4. Recommended Next Steps

Affected parties should treat the next 30 days as the critical window, taking the following steps:

  • Audit the contract portfolio by governing law. Map each affected supply contract to its governing law and identify the FM clause, the indexation mechanism, any price-review or hardship provision, and any “change in law,” embargo or export-restriction carve-outs. Flag contracts entered or renewed after January 2026 for separate change-in-circumstance review.
  • Issue notices on a strictly compliant basis. Where a party intends to rely on FM or any contractual relief mechanism, notice should be issued on the shortest applicable timetable and in the form the contract requires.
  • Preserve the evidentiary record now. Collect contemporaneous documentation of the triggering events, the causal chain to non-performance, alternative-sourcing inquiries, rerouting attempts and renegotiation correspondence.
  • Treat indexation and FM/hardship as a single integrated analysis.

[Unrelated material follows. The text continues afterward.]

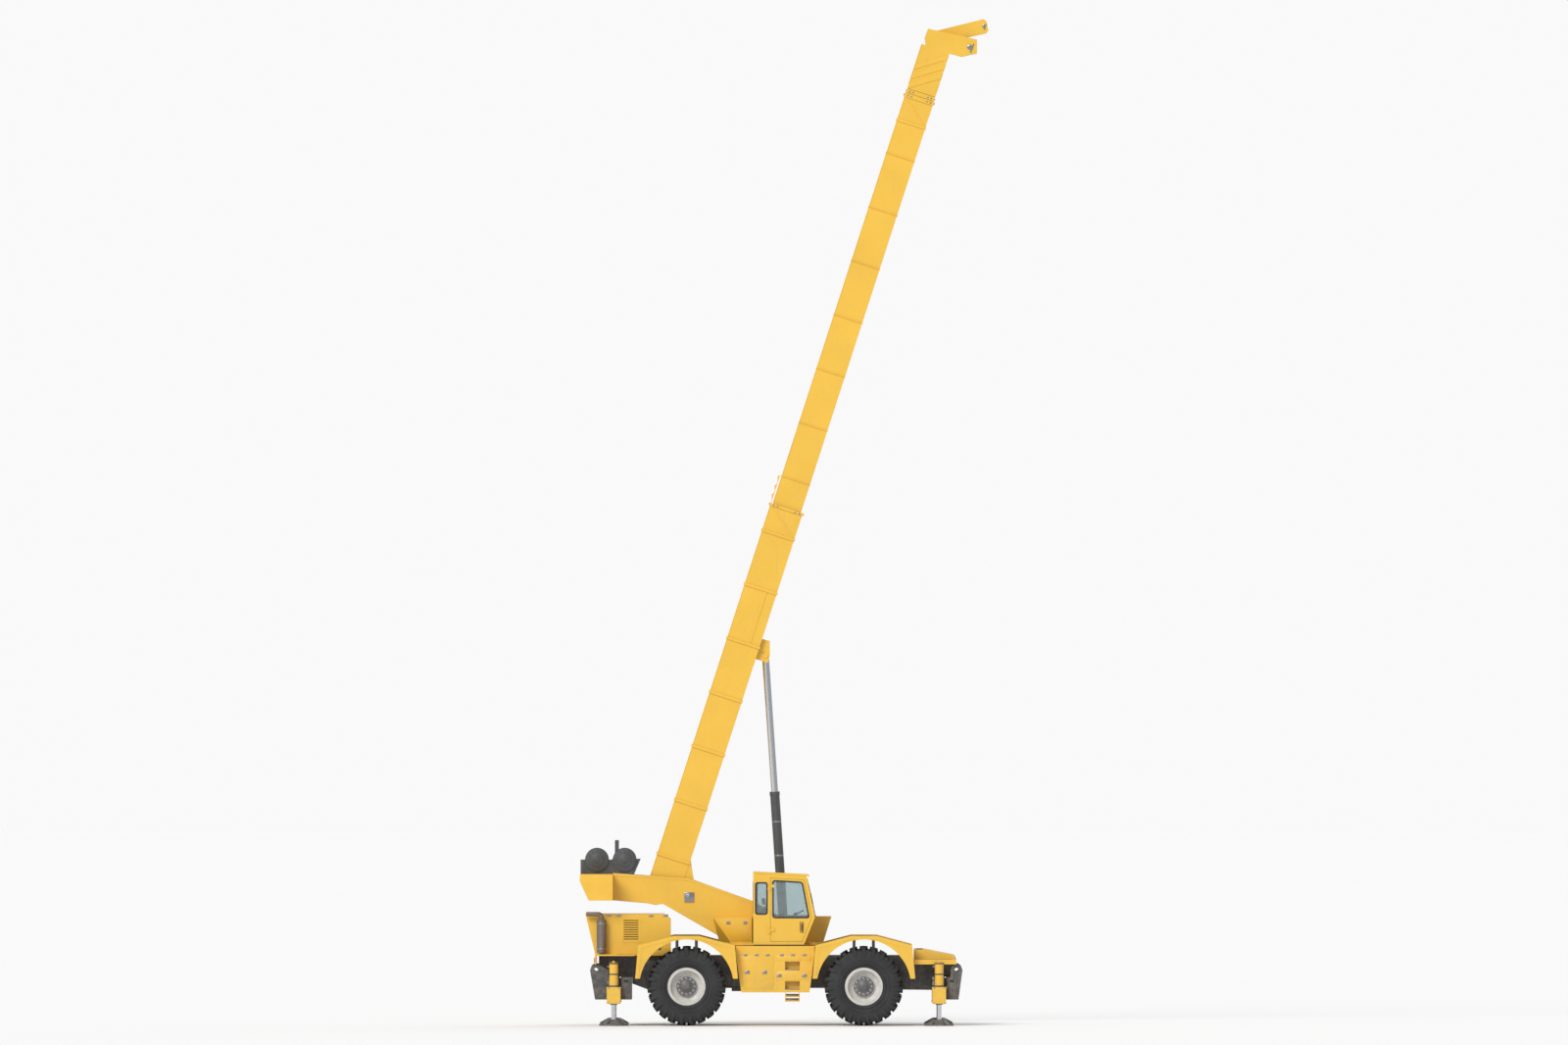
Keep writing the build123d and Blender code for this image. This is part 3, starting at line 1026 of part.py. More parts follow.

The risk-allocation effect of any price-adjustment clause will be the counterparty’s first line of defense and should be addressed head-on in any notice or pleading.
  • Engage upstream and downstream counterparties early. Negotiated solutions—temporary volume reductions, price collars, deferred deliveries—are generally preferable to a contested termination, particularly where the supply gap is expected to persist through year-end and counterparties remain mutually dependent in the medium term.

The content of this article is intended to provide a general guide to the subject matter. Specialist advice should be sought about your specific circumstances.